While the Lakers were an improved team with O'Neal, they still weren't championship material. Like the players on the Magic,
the Lakers sometimes seemed to be competing with one another for the right to shoot the ball. They'd play great for a week
or two, then start getting selfish and fall apart.

Head coach Del Harris seemed powerless to keep them on track. The situation wasn't helped by the fact that in the fourth quarter
of close games, the opposing teams kept fouling O'Neal to send him
to the free throw line. He was almost certain to miss, which gave the ball back to the other team. Shaquille's teammates soon
stopped passing him the ball late in the game.

One other problem plagued the Lakers. They were trying to win and rebuild at the same time, a difficult task. Coach Harris
tried to play Kobe Bryant as much as possible, even though he wasn't quite ready to contribute, so the rookie could gain experience.
Some of the veteran players on the team were upset when Bryant's playing time cut into their own minutes on the court.

Nevertheless, the presence of O'Neal made the Lakers a much better team than in recent seasons. They finished second to Seattle
in the Pacific Division with a record of 56–26, then blew past Portland in the first round of the playoffs.

But in the second round they faced Utah. Paced by point guard John Stockton and power forward Karl Malone, the Jazz were a
tough, experienced team that played smart. Although they didn't stop Shaquille, they were able to slow him down, getting him
in foul trouble or to the foul line late in the games. The Lakers dropped the first two games
before winning the next two. But in Game Five O'Neal fouled out and in overtime Kobe Bryant kept shooting and missing. The
Jazz defeated the Lakers and ended their season.

It was much the same story in the 1997–98 season. The Lakers raced through the regular season, winning 61 games, then stumbled
again in the playoffs against Utah in the conference finals. Then, in 1998–99, the season started late because of a labor
disagreement between the players and owners. When the season finally got under way in January, the Lakers were a mess. To
make room for Kobe Bryant, they had traded guard Nick Van Exel and several other players, leaving them without much depth.
Most players began the strike-abbreviated season out of shape. In the first weeks, the Lakers struggled. Coach Harris was
fired and replaced by former player Kurt Rambis.

The team was caught between the past and the future. The Lakers desperately wanted to get Kobe Bryant playing time, which
angered many veterans who felt the emerging young star shot too much and played too much one-on-one basketball. Even O'Neal
began to have problems with Bryant. He didn't think the Lakers could become a championship
team unless they all worked together. Instead, the team was coming apart.
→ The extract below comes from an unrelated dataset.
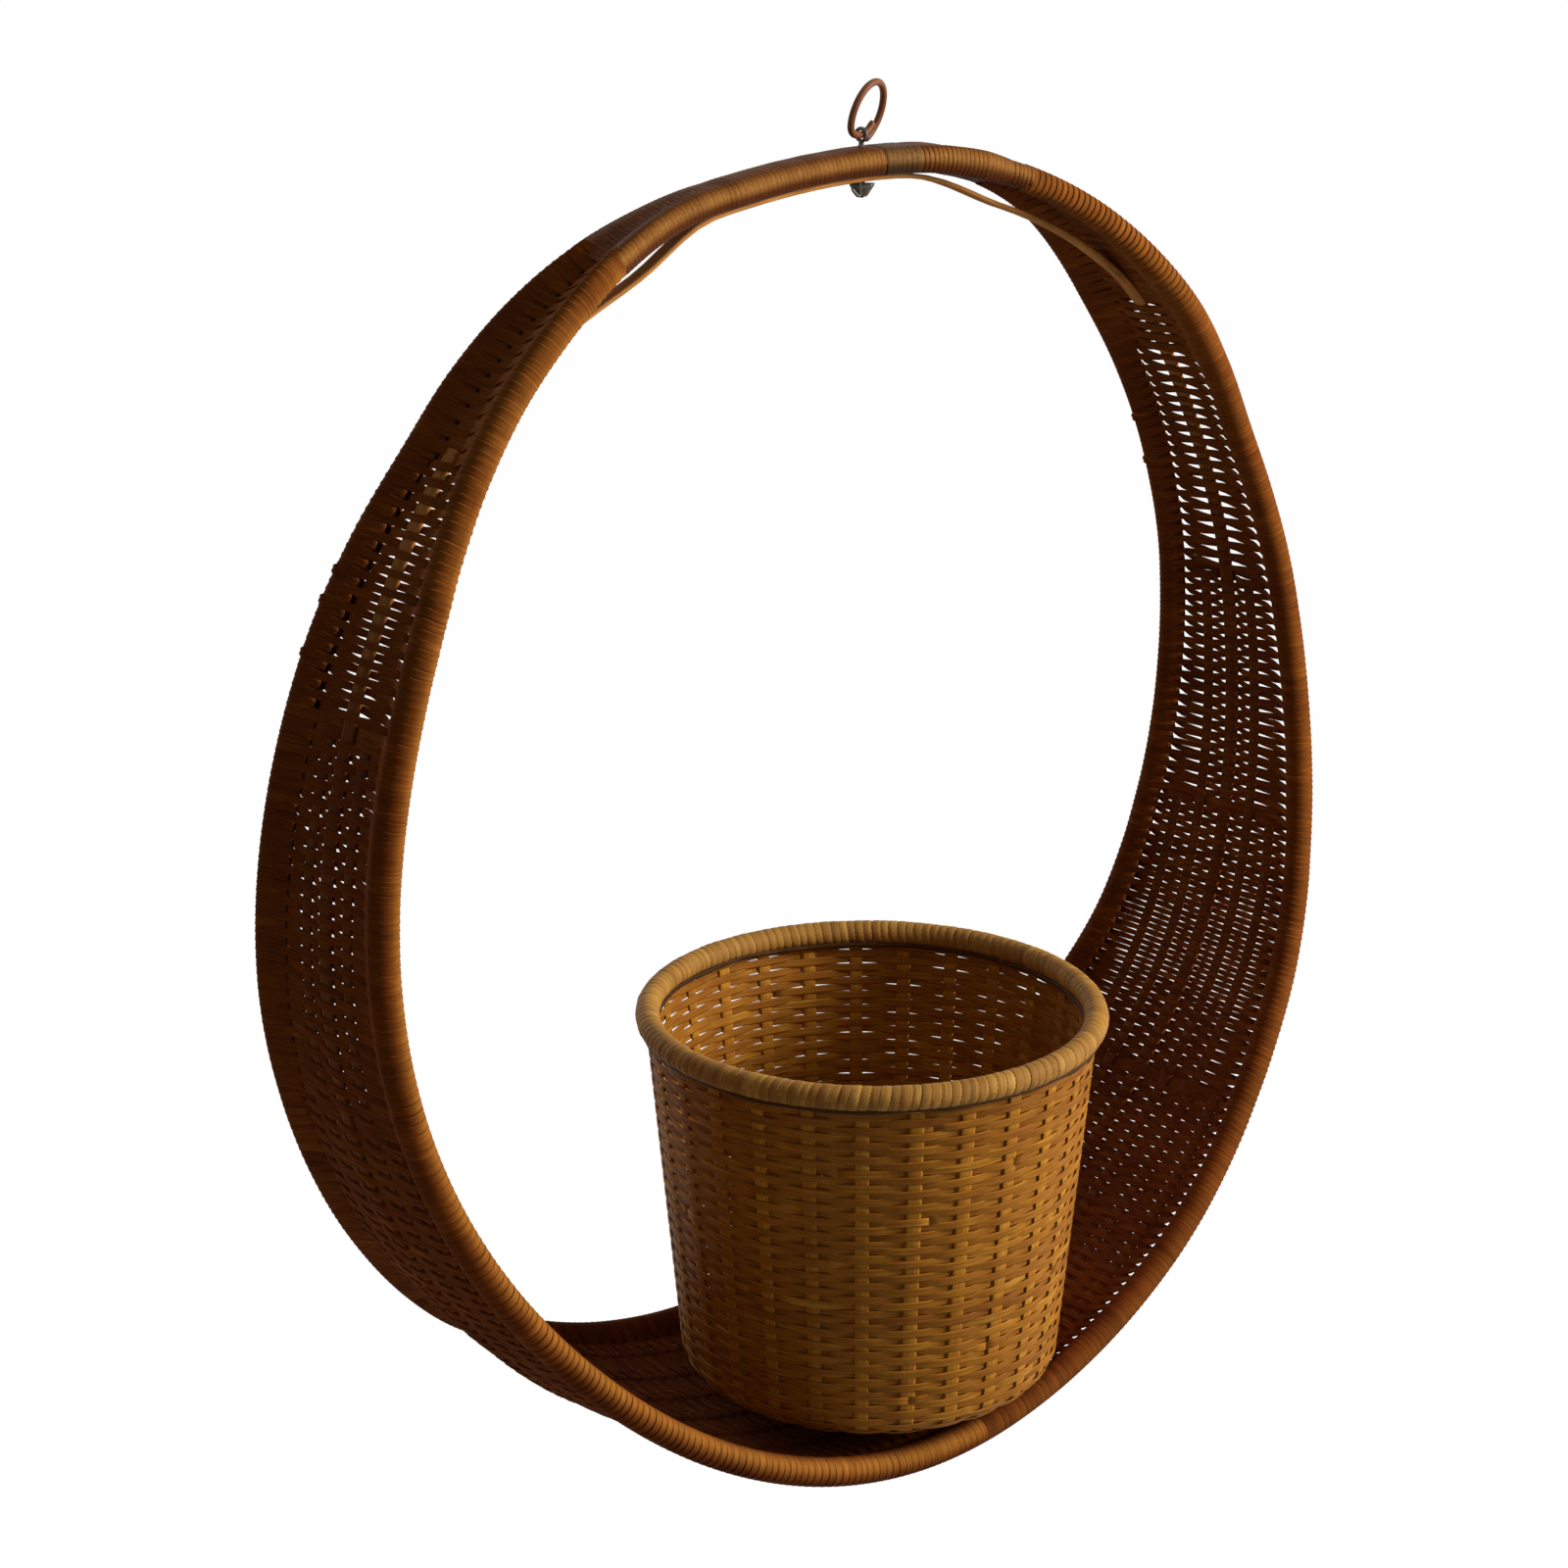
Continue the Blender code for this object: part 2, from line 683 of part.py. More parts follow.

Despite all their troubles, the Lakers still qualified for the playoffs. In the first round it looked as if they might have
learned how to play together. They defeated the Rockets in four games. Bryant and O'Neal both seemed to learn how best to
take advantage of each other's skills. Bryant stopped looking to shoot every time he got the ball and instead passed inside
to O'Neal whenever he had the opportunity. O'Neal, meanwhile, kept feeding the ball to Bryant to key fast breaks. The Lakers
looked almost unstoppable.

But their success was just an illusion. They met the San Antonio Spurs in the second round and the Spurs, paced by Twin Towers
David Robinson and Tim Duncan, were a much better team than the Rockets. The two big men were able to keep O'Neal in check,
and the other Lakers responded by getting overanxious and playing one-on-one. The Spurs swept the Lakers and ended their season.
Although O'Neal was disappointed with the loss, he was almost glad the season was over. He was just as frustrated playing
for the Lakers as he had been with the Magic.